There were important strategic considerations for the assault on Le Hamel which included eliminating a salient in the German line, and in doing so, reducing the German front north of Villers-Bretonneux. The Allies hoped to gain a foothold to ensure the protection of Amiens, a vital rail hub for the Allied forces and a key objective of the German Spring offensive of 1918.

Famously, Monash’s 90-minute-plan took three minutes longer than he had envisaged. An equally important objective in Monash’s mind was the idea of restoring public confidence in the Army and also demonstrating to the enemy that the Allied forces were still potent enough to launch an attack.

Seven men standing next to a broken tank and the shell of a house after the Battle of Hamel

One of the three tanks which were put out of action in the fight for Hamel in France, photographed on July 5th, 1918, the day after the operation. Note the French Tricolour on the roof of the house. It was put there by an officer of the 28th Battalion on the morning of the battle to mark the capture of the position (AWM E03843).

The attack which commenced in the early hours of 4 July was a complete success with the use of aircraft to cloak the noise of approaching tanks and the use of smoke screens to reduce visibility of the attacking tanks and infantry. Allied artillery directed significant attention to the German counter-batteries and by destroying and disrupting these batteries were able to save the attacking Australians and Americans from much of the destructive impact of high explosive and shrapnel fire they would have otherwise received.

An equally clever tactic had been the bombardment of the Germans over the previous days with a mixture of high explosive and gas shells. The Germans had donned gas masks on the morning of the assault in the belief that these barrages would continue with the approach of the Australian and American troops. The gas masks denied the defending Germans the necessary manoeuvrability which assisted in the success of the assault.

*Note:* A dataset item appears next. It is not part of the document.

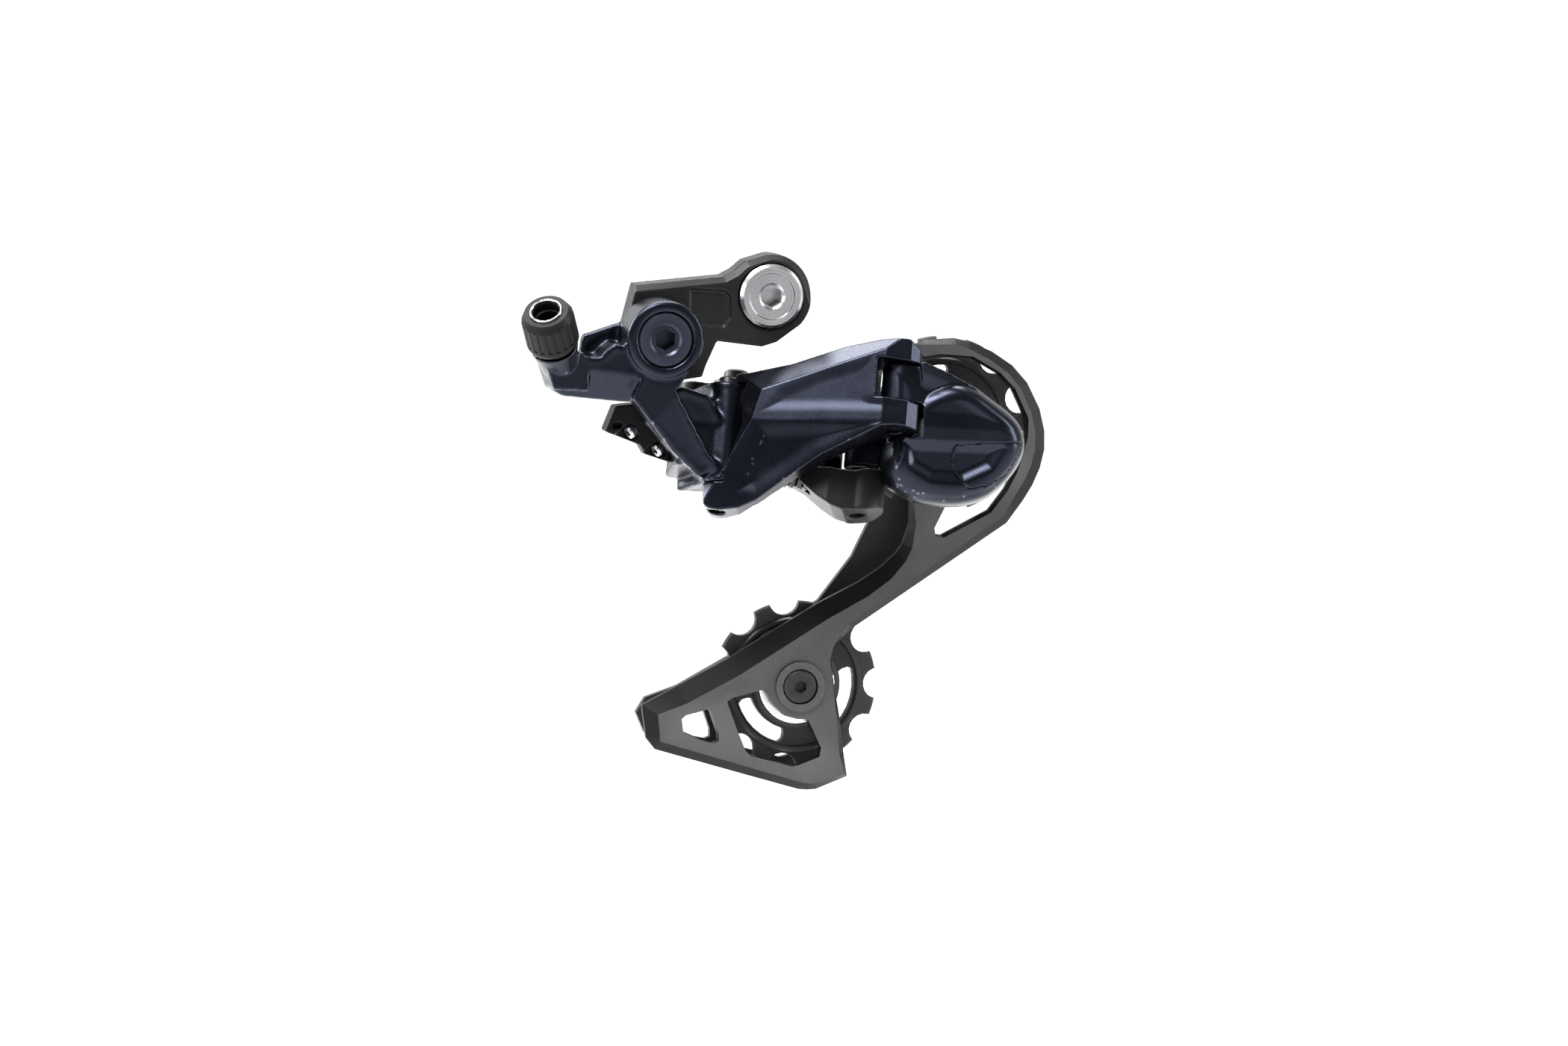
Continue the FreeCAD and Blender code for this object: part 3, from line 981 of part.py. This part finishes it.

Unlike the Battle of Bullecourt where tanks had proved unreliable, the use of tanks at Le Hamel proved decisive when carefully introduced into the battle together with infantry, artillery and aircraft in Monash’s combined arms attack.

A group of stretcher bearers carrying a wounded man away from a crashed aeroplane on the edge of a shell crater.

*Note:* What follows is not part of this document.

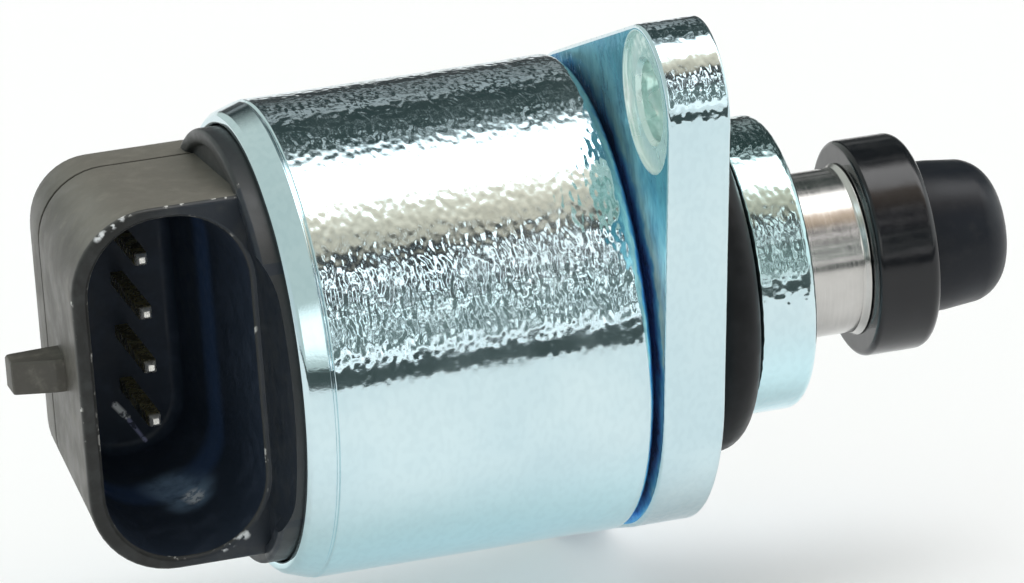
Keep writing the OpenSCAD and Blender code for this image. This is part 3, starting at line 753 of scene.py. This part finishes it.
def build_pintle():
    sleeve = soft([(0.54, 5.20, 0.1), (0.54, 5.75, 0.2), (13.70, 5.75, 0.3), (14.19, 6.12, 0.1), (14.19, 2.45), (13.2, 2.45), (13.2, 5.20, 0.4)])
    dress(solid("sleeve", *lathe(sleeve, 192)), "bright", "pintle", "bright_steel", "stem_sleeve")

    collar = soft([(14.2, 2.45), (14.2, 7.55, 0.42), (18.8, 7.55, 0.85), (18.8, 5.55, 0.15), (18.65, 5.32), (18.65, 2.45)], steps=7)
    dress(solid("collar", *lathe(collar, 192)), "collar", "pintle", "collar_plastic", "valve_collar", sharp=40)

    tip = [(18.66, 2.45), (18.66, 5.30), (20.6, 5.25)]
    tip += [(22.4 + 2.7 * math.cos(math.radians(90 - a)), 2.35 + 2.7 * math.sin(math.radians(90 - a))) for a in range(12, 82, 5)]
    tip += [(25.25, 1.9), (25.34, 1.2), (25.385, 0.5), (25.4, 0.0)]
    verts, faces = lathe([(21.85, 0.0), (21.85, 2.45)] + tip, 192, closed=False)
    dress(solid("tip", verts, faces), "tip", "pintle", "tip_plastic", "pintle_tip", sharp=40)

    # lead screw: 2 mm lead, with the two flats where it passes the guide plate
    seg, verts, faces = 64, [], []
    stations = [-23.2 + 0.1 * i for i in range(119)] + [-11.3, -8.0, 0.0, 4.0, 4.05, 8.0, 14.0, 21.8]

    def radius(x, a):
        if x > -11.45:
            if x > 4.02:
                return 2.4
            half = abs(math.sin(a))
            return min(2.4, 1.9 / half) if half > 1e-6 else 2.4
        turn = (x / 2.0 - a / (2 * math.pi)) % 1.0
        tooth = abs(turn - 0.5) * 2.0
        r = 1.95 + 0.45 * min(1.0, max(0.0, (tooth - 0.22) / 0.34))
        fade = min(1.0, (x + 23.2) / 0.7)
        r = min(r, 1.75 + 0.65 * fade)
        out = min(1.0, max(0.0, (x + 12.6) / 1.1))
        return r + (min(2.4, 1.9 / max(0.79, abs(math.sin(a)))) - r) * out

    for x in stations:
        for k in range(seg):
            a = 2 * math.pi * k / seg
            r = radius(x, a)
            verts.append((x, r * math.cos(a), r * math.sin(a)))
    for i in range(len(stations) - 1):
        for k in range(seg):
            a, b = i * seg + k, i * seg + (k + 1) % seg
            faces.append((a, b, b + seg, a + seg))
    faces.append(tuple(range(seg))[::-1])
    faces.append(tuple(range((len(stations) - 1) * seg, len(stations) * seg)))
    dress(solid("screw_thread", verts, faces), "bright", "pintle", "bright_steel", "lead_screw", sharp=38)


def build_spring():
    """Wire along a helix of even pitch, between the housing and the pintle."""
    turns, wire, r0, x0, x1 = 9, 0.30, 4.25, -4.45, 12.85
    steps, sides = turns * 44, 12
    verts, faces = [], []
    for i in range(steps + 1):
        t = i / steps
        a = 2 * math.pi * turns * t
        c = Vector((x0 + (x1 - x0) * t, r0 * math.cos(a), r0 * math.sin(a)))
        out = Vector((0, math.cos(a), math.sin(a)))
        along = Vector(((x1 - x0) / (2 * math.pi * turns), -r0 * math.sin(a), r0 * math.cos(a))).normalized()
        up = along.cross(out)
        for k in range(sides):
            b = 2 * math.pi * k / sides
            verts.append(tuple(c + out * (wire * math.cos(b)) + up * (wire * math.sin(b))))
    for i in range(steps):
        for k in range(sides):
            a, b = i * sides + k, i * sides + (k + 1) % sides
            faces.append((a, b, b + sides, a + sides))
    faces.append(tuple(range(sides))[::-1])
    faces.append(tuple(range(steps * sides, (steps + 1) * sides)))
    o = solid("spring_wire", verts, faces)
    dress(o, "race", None, "bright_steel", "return_spring", sharp=60, weighted=False)
    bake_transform(o)


build_can()
build_flange()
build_rings()
build_cap()
build_terminals()
build_pintle()
build_spring()

for node, name in {
    "cap_seal": "brown", "stator_spacer": "natural", "front_pole_cup": "pole", "front_pole_plate": "pole",
    "rear_pole_cup": "pole", "rear_pole_plate": "pole", "front_bobbin": "black", "rear_bobbin": "black",
    "front_winding": "copper", "rear_winding": "copper", "bearing_outer_race": "race", "bearing_inner_race": "race",
    "bearing_balls": "race", "bearing_cage": "brass", "guide_plate": "natural", "thrust_washer": "race",
    "rear_bush": "bronze", "rotor_magnet": "magnet", "rotor_nut": "natural",
}.items():
    o = NODES[node]
    if o.material_slots:
        for s in o.material_slots:
            s.material = M[name]
    else:
        o.data.materials.append(M[name])


# ---------------------------------------------------------------- stage

def staged(name, corners, color, glow=None, rough=0.9):
    me = bpy.data.meshes.new(name)
    me.from_pydata([tuple(c) for c in corners], [], [tuple(range(len(corners)))])
    o = bpy.data.objects.new(name, me)
    scene.collection.objects.link(o)
    m = bpy.data.materials.new(name)
    m.use_nodes = True
    b = m.node_tree.nodes["Principled BSDF"]
    b.inputs["Base Color"].default_value = (*color, 1)
    b.inputs["Roughness"].default_value = rough
    b.inputs["Specular IOR Level"].default_value = 0.1
    if glow:
        b.inputs["Emission Color"].default_value = (*glow, 1)
        b.inputs["Emission Strength"].default_value = 1.0
    me.materials.append(m)
    return o


FLOOR_Z = CAD_BOX[0][2] - 0.00004
staged("floor", [(-2, -2, FLOOR_Z), (2, -2, FLOOR_Z), (2, 2, FLOOR_Z), (-2, 2, FLOOR_Z)], (0.80, 0.80, 0.805), glow=(0.20, 0.20, 0.205))
edge = staged("dark_card", [(-0.7, -0.118, -0.0150), (0.7, -0.118, -0.0150), (0.7, -0.118, 0.0045), (-0.7, -0.118, 0.0045)], (0.085, 0.106, 0.103))
edge.visible_camera = edge.visible_diffuse = edge.visible_shadow = edge.visible_transmission = False


def studio():
    """Soft light from above with a darker room in front and behind."""
    world = bpy.data.worlds.new("studio")
    scene.world = world
    world.use_nodes = True
    t = world.node_tree
    t.nodes.clear()

    def put(kind, **values):
        node = t.nodes.new(kind)
        for key, value in values.items():
            setattr(node, key, value)
        return node

    def feed(socket, value):
        if isinstance(value, bpy.types.NodeSocket):
            t.links.new(value, socket)
        else:
            socket.default_value = value

    def calc(operation, a, b=0.0, clamp=False):
        node = put("ShaderNodeMath", operation=operation, use_clamp=clamp)
        feed(node.inputs[0], a)
        feed(node.inputs[1], b)
        return node.outputs[0]

    def ramp(value, stops):
        node = put("ShaderNodeValToRGB")
        r = node.color_ramp
        while len(r.elements) < len(stops):
            r.elements.new(0.5)
        for element, (at, v) in zip(r.elements, stops):
            element.position = at
            element.color = (v[0], v[1], v[2], 1) if isinstance(v, tuple) else (v, v, v, 1)
        feed(node.inputs["Fac"], value)
        return node.outputs["Color"]

    def mix(factor, a, b, kind="MIX"):
        node = put("ShaderNodeMix", data_type="RGBA", blend_type=kind)
        feed(node.inputs[0], factor)
        feed(node.inputs[6], a if isinstance(a, bpy.types.NodeSocket) else (*a, 1))
        feed(node.inputs[7], b if isinstance(b, bpy.types.NodeSocket) else (*b, 1))
        return node.outputs[2]

    way = put("ShaderNodeTexCoord").outputs["Generated"]
    xyz = put("ShaderNodeSeparateXYZ")
    feed(xyz.inputs[0], way)
    x, y, z = xyz.outputs
    turn = calc("ARCTAN2", z, calc("MULTIPLY", y, -1.0))          # 0 in front, a quarter turn straight up
    at = calc("MULTIPLY_ADD", turn, 0.5 / math.pi)
    t.nodes[-1].inputs[2].default_value = 0.5

    def deg(a):
        return (a / 180.0 + 1.0) / 2.0

    main = ramp(at, [
        (deg(-180), 0.08), (deg(-20), 0.02), (deg(-3), 0.05), (deg(-1.5), 0.36), (deg(4), 0.36), (deg(7), (0.045, 0.056, 0.053)),
        (deg(26), (0.042, 0.052, 0.049)), (deg(34), 0.020), (deg(50), 0.014), (deg(59), (0.17, 0.14, 0.11)), (deg(74), (0.30, 0.25, 0.20)),
        (deg(81), 0.95), (deg(102), 1.0), (deg(107), 0.40), (deg(113), (0.014, 0.020, 0.019)), (deg(165), (0.010, 0.013, 0.013)), (deg(180), 0.02)])
    blobs = put("ShaderNodeTexNoise")
    blobs.inputs["Scale"].default_value = 10.5
    blobs.inputs["Detail"].default_value = 2.0
    feed(blobs.inputs["Vector"], way)
    spots = ramp(blobs.outputs["Fac"], [(0.565, 0.0), (0.605, 0.58)])
    front = ramp(at, [(deg(2), 0.0), (deg(7), 0.75), (deg(52), 1.0), (deg(60), 0.0), (deg(108), 0.0), (deg(114), 0.32), (deg(172), 0.10)])
    main = mix(1.0, main, mix(1.0, spots, front, "MULTIPLY"), "ADD")
    side = calc("MULTIPLY_ADD", x, -9.0, clamp=True)
    t.nodes[-1].inputs[2].default_value = 0.1
    room = mix(side, main, (0.175, 0.190, 0.180))
    left = calc("MULTIPLY_ADD", x, -6.0, clamp=True)
    t.nodes[-1].inputs[2].default_value = -5.4
    room = mix(left, room, (0.21, 0.22, 0.23))
    right = calc("MULTIPLY_ADD", x, 6.0, clamp=True)
    t.nodes[-1].inputs[2].default_value = -4.5
    room = mix(right, room, (0.36, 0.38, 0.38))
    ahead = put("ShaderNodeVectorMath", operation="DOT_PRODUCT")
    feed(ahead.inputs[0], way)
    ahead.inputs[1].default_value = (-0.31, -0.90, 0.31)
    fill = ramp(ahead.outputs["Value"], [(0.965, 0.0), (0.990, 0.26)])
    room = mix(1.0, room, fill, "ADD")

    light = put("ShaderNodeBackground")
    feed(light.inputs["Color"], room)
    light.inputs["Strength"].default_value = 3.8
    seen = put("ShaderNodeBackground")
    seen.inputs["Color"].default_value = (0.94, 0.94, 0.94, 1)
    seen.inputs["Strength"].default_value = 1.0
    path = put("ShaderNodeLightPath")
    choose = put("ShaderNodeMixShader")
    feed(choose.inputs[0], path.outputs["Is Camera Ray"])
    t.links.new(light.outputs[0], choose.inputs[1])
    t.links.new(seen.outputs[0], choose.inputs[2])
    t.links.new(choose.outputs[0], put("ShaderNodeOutputWorld").inputs[0])


studio()


# ---------------------------------------------------------------- camera

def camera():
    data = bpy.data.cameras.new("camera")
    data.sensor_fit = "HORIZONTAL"
    data.sensor_width = 36.0
    data.lens = 257.9813
    data.clip_start, data.clip_end = 0.05, 20.0
    cam = bpy.data.objects.new("camera", data)
    scene.collection.objects.link(cam)
    right = Vector((0.956930, -0.282578, -0.066601))
    up = Vector((0.150697, 0.287388, 0.945885))
    ahead = Vector((0.248146, 0.915182, -0.317593))
    rows = [[right[i], up[i], -ahead[i]] for i in range(3)]
    cam.matrix_world = Matrix.Translation(Vector((-134.5832, -459.9275, 160.3163)) * MM) @ Matrix(rows).to_4x4()
    scene.camera = cam


camera()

Stretcher bearers of the 11th Australian Infantry Brigade bringing back a wounded man, past R.E.8 Serial B5073, which was shot down near Hamel, during the battle on 4 July (AWM E04888).

In this battle the tanks were used to level out entire lines of German shelters and rifle pits in support of the attacking infantry, and then used to maintain the momentum of the attack by ferrying in ammunition and other supplies. Aircraft similarly delivered ammunition and supplies by parachute enabling the attacking Australian and American troops to retain their tactical initiative.

While Le Hamel was primarily an Australian operation, it was also a brilliant example of Allied cooperation with the Australians supported by American infantry, French Artillery, British Tanks and British Aircraft. Numerous bravery awards were issued for the gallantry of the Allied troops during the battle. Among the Americans Corporal T.A Pope from Chicago was decorated personally by King George V for his actions at Le Hamel while amongst the Australians Lance Corporal Thomas Axford and Private Henry Dalziel each received the Victoria Cross.

An Australian sergeant in uniform on a child bicycle and an American private in uniform on sitting in a perambulator.

An unidentified sergeant of the 16th Battalion on a child’s bicycle and an American private sitting in a perambulator just prior to the Battle of Hamel (AWM A00815).

The 1,400 casualties incurred by the attacking force was comparably light for the standards of warfare on the Western Front, though there were particular tragedies for Australian families. Private Thomas Parrish of New South Wales was killed acting as a scout for a tank at Le Hamel barely a week after his brother Joseph Parrish had died. On the German side there were 2,000 casualties with many being taken prisoner.

Visitors to the Australian Remembrance trail can visit the historic Le Hamel battlefield in which an Australian General led Allied troops to an important victory over the enemy and established a template for attack used until the end of the war.